"Vital for students of African American religions and Caribbean religions, but also of interest to anthropologists, sociologists, and historians. Highly recommended."—Choice
"Chevannes closely attends to the internal rifts and doctrinal disputes that caused denominational splits within the movement. As Rastafari moved into the larger world, some of its teachings, such as the strict observance of menstrual taboos, were attacked. Chevannes’s analysis of that growth and how it is changing present-day Rastafari is fascinating and illuminating.
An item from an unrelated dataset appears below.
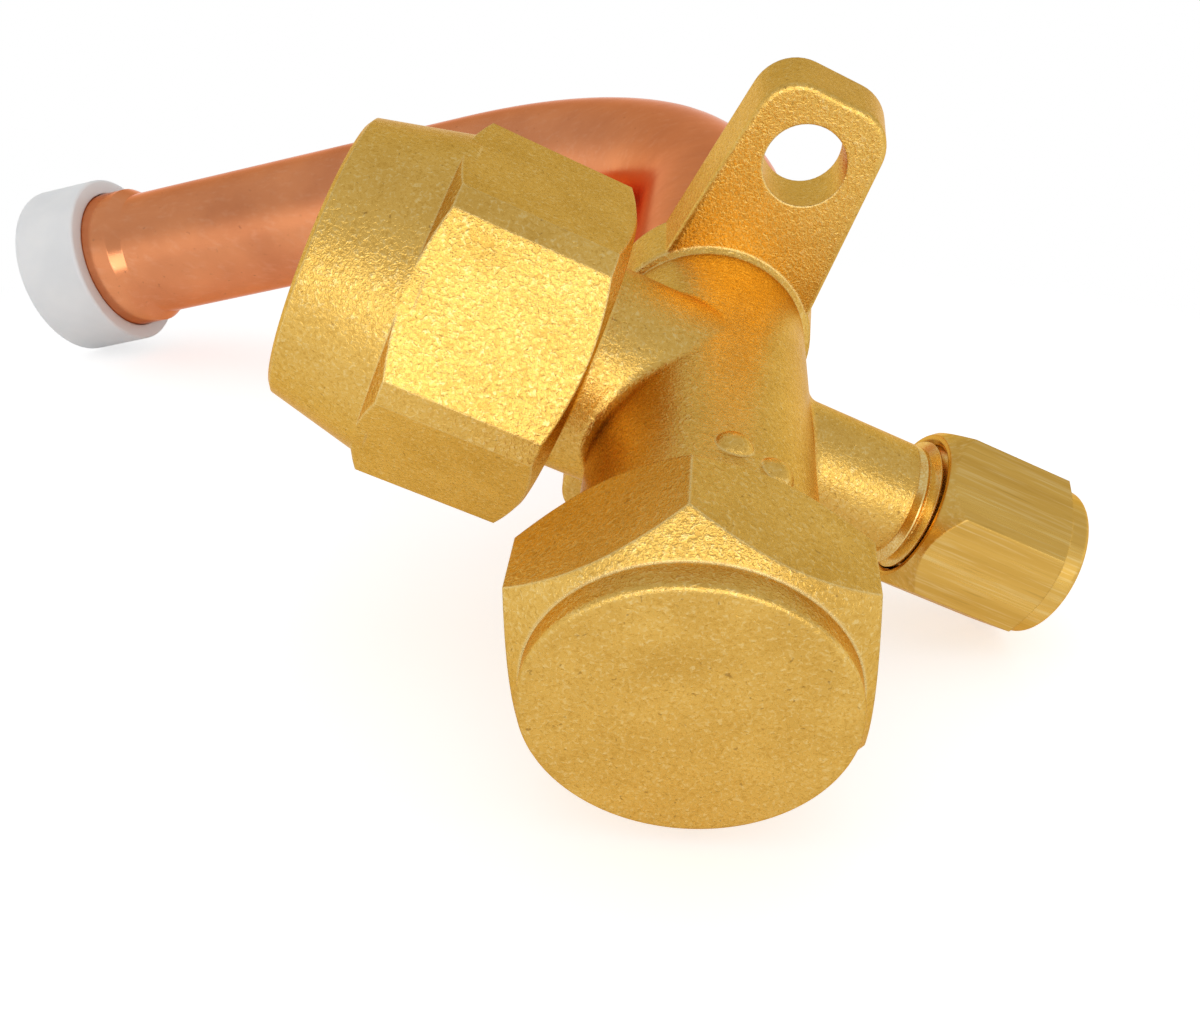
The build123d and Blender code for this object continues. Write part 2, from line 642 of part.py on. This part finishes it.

No fanbook for couch-bound ‘Waspafaris’ sitting around the plastic bong, this is a serious look at a living, growing religion."—Booklist
"Rastafari is unquestionably the best guide to the historical and social connections between the Rasta movement and Jamaica’s peasant religious traditions. It is also the finest overview of the movement and worthwhile reading simply for the tales of the individuals who founded the movement."—Journal of Religion
"The most authoritative analysis of the Rastafarian movement to date. Chevannes combines an oral history account of the social origins of the movement in Jamaica with an ethnographic study of current processes among Rastafarians in the city of Kingston."—Journal of the Royal Anthropological Institute
The first comprehensive work on the origins of the Jamaica-based Rastafaris, including interviews with some of the earliest members of the movement. Rastafari is a valuable work with a rich historical and ethnographic approach that seeks to correct several misconceptions in existing literature—the true origin of dreadlocks for instance. It will interest religion scholars, historians, scholars of Black studies, and a general audience interested in the movement and how Rastafarians settled in other countries.
Barry Chevannes lectured at the University of the West Indies in Kingston, Department of Anthropology. He published a number of articles on Rastafarianism.